Alas, these deep interiors are not directly accessible, and so considerable inferences must be made about conditions there. The rocky seafloors within these satellites range from tens (e.g. Enceladus) to several hundreds (e.g. Ganymede) of kilometres below their icy surfaces; far below the deepest oceans on Earth. Further, beneath those cold carapaces are unique rocky worlds in their own right, perhaps considerably different to those of the inner Solar System with which we are much more familiar. Yet these deep rocky layers are responsible, at a minimum, for a source of heat to the base of these oceans from radiogenic decay and/or tidal dissipation. Characterising the properties of and processes operating within these deep interiors, including their composition, rheology, and melting behavior, as well as the propensity for, and styles of, mantle convection, magmatism, and tectonics, is essential for understanding the evolution of these bodies and their potential physical and chemical interactions with the oceans that lie above them. The inaccessibility of these deep interiors and the sparse geophysical data available for them severely limits our grasp of ocean world habitability.

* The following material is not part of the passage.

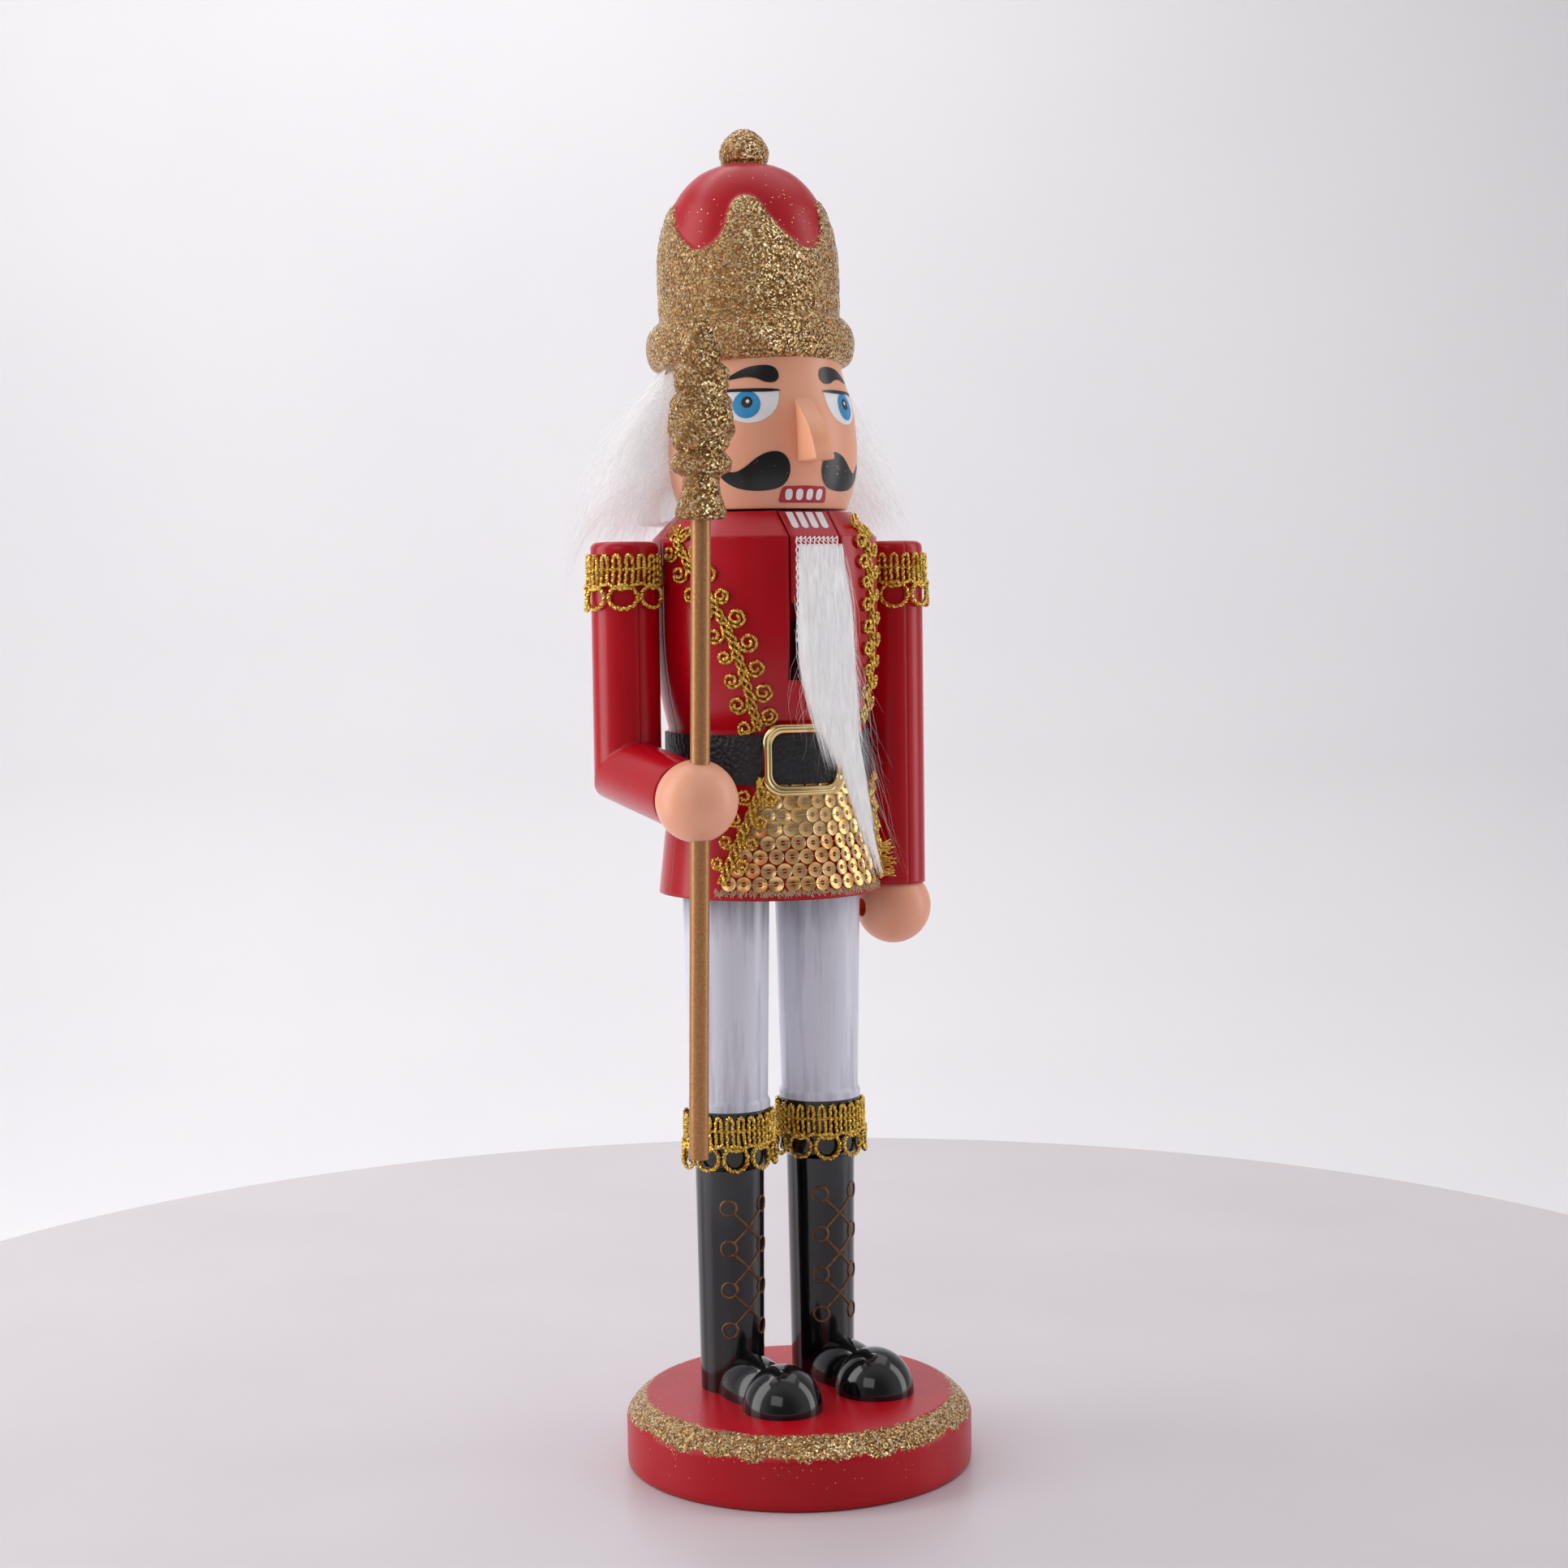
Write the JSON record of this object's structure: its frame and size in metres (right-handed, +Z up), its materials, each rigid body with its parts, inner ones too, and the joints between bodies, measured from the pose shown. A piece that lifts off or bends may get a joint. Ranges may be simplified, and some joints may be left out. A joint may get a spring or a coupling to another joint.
{
  "type": "nutcracker figure",
  "caption": "Standing nutcracker figure in a red coat with a domed hat, white hair and beard, a lever jaw, turning arms and a staff, on a round base.",
  "frame": {"origin": "centre of the round base's flat underside, on the surface it stands on", "axes": "+Z up, -Y the way the figure faces, -X its right hand with the staff, +X its left hand"},
  "size_m": [0.087, 0.088, 0.3071],
  "materials": {
    "red_plastic": "high gloss",
    "skin_plastic": "satin",
    "hat_plastic": "high gloss, gold glitter bands",
    "leg_plastic": "white paint above black boots",
    "boot_plastic": "high gloss",
    "base_plastic": "as moulded",
    "inner_plastic": "as moulded",
    "staff_bronze": "bronze paint, satin, glitter on its head",
    "buckle_metal": "polished",
    "belt_leather": "fine grain",
    "gold_gimp": "metallic cord",
    "sequin_cloth": "sequins on net",
    "white_fur": "fluffy",
    "steel": "plain"
  },
  "bodies": {
    "figure": {"apron": "sequin_cloth", "base_plate": "base_plastic", "base_shell": "red_plastic", "belt": "belt_leather", "buckle": "buckle_metal", "coat_back": "red_plastic", "coat_front": "red_plastic", "hair": "white_fur", "hat_finial": "hat_plastic", "hat_peg": "inner_plastic", "hat_shell": "hat_plastic", "head_back": "skin_plastic", "head_front": "skin_plastic", "hip_plate": "inner_plastic", "jaw_pin": "steel", "left_apron_braid": "gold_gimp", "left_chest_braid": "gold_gimp", "left_knee_trim": "gold_gimp", "left_leg_back": "leg_plastic", "left_leg_front": "leg_plastic", "left_shoe": "boot_plastic", "leg_screws": "steel", "neck_peg": "inner_plastic", "nose": "skin_plastic", "right_apron_braid": "gold_gimp", "right_chest_braid": "gold_gimp", "right_knee_trim": "gold_gimp", "right_leg_back": "leg_plastic", "right_leg_front": "leg_plastic", "right_shoe": "boot_plastic"},
    "jaw": {"jaw_lever": "red_plastic", "beard_tape": "white_fur", "beard": "white_fur"},
    "right_arm": {"right_arm_outer": "red_plastic", "right_arm_inner": "red_plastic", "right_hand": "skin_plastic", "right_shoulder_pin": "inner_plastic", "right_epaulette": "gold_gimp"},
    "left_arm": {"left_arm_outer": "red_plastic", "left_arm_inner": "red_plastic", "left_hand": "skin_plastic", "left_shoulder_pin": "inner_plastic", "left_epaulette": "gold_gimp"},
    "staff": {"staff_rod": "staff_bronze", "staff_head": "staff_bronze"}
  },
  "joints": [
    {"name": "jaw", "type": "hinge", "parent": "figure", "child": "jaw", "pos_m": [0, 0.012, 0.1989], "axis": [1, 0, 0], "range_deg": [0, 15], "deforming": ["beard"]},
    {"name": "right_shoulder", "type": "hinge", "parent": "figure", "child": "right_arm", "pos_m": [-0.0344, 0.0142, 0.2048], "axis": [-1, 0, 0], "range_deg": [-15, 25]},
    {"name": "left_shoulder", "type": "hinge", "parent": "figure", "child": "left_arm", "pos_m": [0.0344, 0.0142, 0.2048], "axis": [-1, 0, 0], "range_deg": [-30, 120]},
    {"name": "staff_slide", "type": "slide", "parent": "right_arm", "child": "staff", "axis": [0, -0.0436, 0.999], "range_m": [-0.045, 0.055]}
  ]
}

The interior structures of select icy satellites, to scale. Clockwise from top left: Ganymede, Titan, Enceladus, and Europa. The state of Europa's core (molten or solid) is uncertain; the interior structure of water and ice layers within Ganymede is representative only. Note that the Titan atmosphere is shown for completeness, but without its own interior structures (e.g. haze layers). Byrne et al. (2020).

One approach has been to anticipate that geophysical processes at the seafloors of these worlds are similar in nature to those that support chemoautotrophic environments on Earth. Although not an explicit assumption, perhaps, illustrations of these rock–water interfaces in NASA press releases for instance often feature hydrothermal vent systems at mid-ocean ridges on Earth. But on Earth, these systems are augmented by the presence of fractures and the ultimate engine of such activity is plate tectonics.

Artist's impressions of the interiors of Europa (left) and Enceladus (right). Hydrothermal vents feature on both the Europan and Enceladan seafloors (labled 'white smokers' for the latter). Although there appears to be some form of hydrothermal circulation at the Enceladan seafloor, the style of such behaviour is unknown, and there is as yet no evidence for hydrothermal vents within Europa. Byrne et al. (2020).

To illustrate this point, a 100 km-deep ocean (or mix of ice and liquid water layers) within an icy world for which the surface gravitational acceleration is roughly 1–2 meters per second, conditions eminently applicable to Europa, Titan, and Ganymede, results in pressures of order 100 megapascals at the seafloor. When compared with typical rock failure strengths (about 10 megapascals), it naturally follows that fracturing will be inhibited. The reality is probably more complicated, with any pores at the seafloor likely water filled and thus the rock there at hydrostatic pressure and so relatively weak. Even so, within a few hundred meters below the seafloor, as conditions tend towards lithostatic pressure, the stresses needed to drive frictional sliding may quickly exceed any available driving mechanism.

Even our current estimates of ocean compositions rely on the assumed but unknown composition of the rocky interior (typically based on approximately 4.5 billion-year-old meteorites) and efficient water–rock interaction that has thermodynamically equilibrated the water layer with the underlying rock. However, as Byrne et al. discuss, water–rock interaction may be severely limited in these environments, precluding the nutrient and redox cycling necessary to maintain metabolic processes in a light-starved ocean. As a result, commonly held expectations based on direct analogy to the bottom of Earth's oceans for the physical and chemical processes within these larger icy worlds are, at best, equivical.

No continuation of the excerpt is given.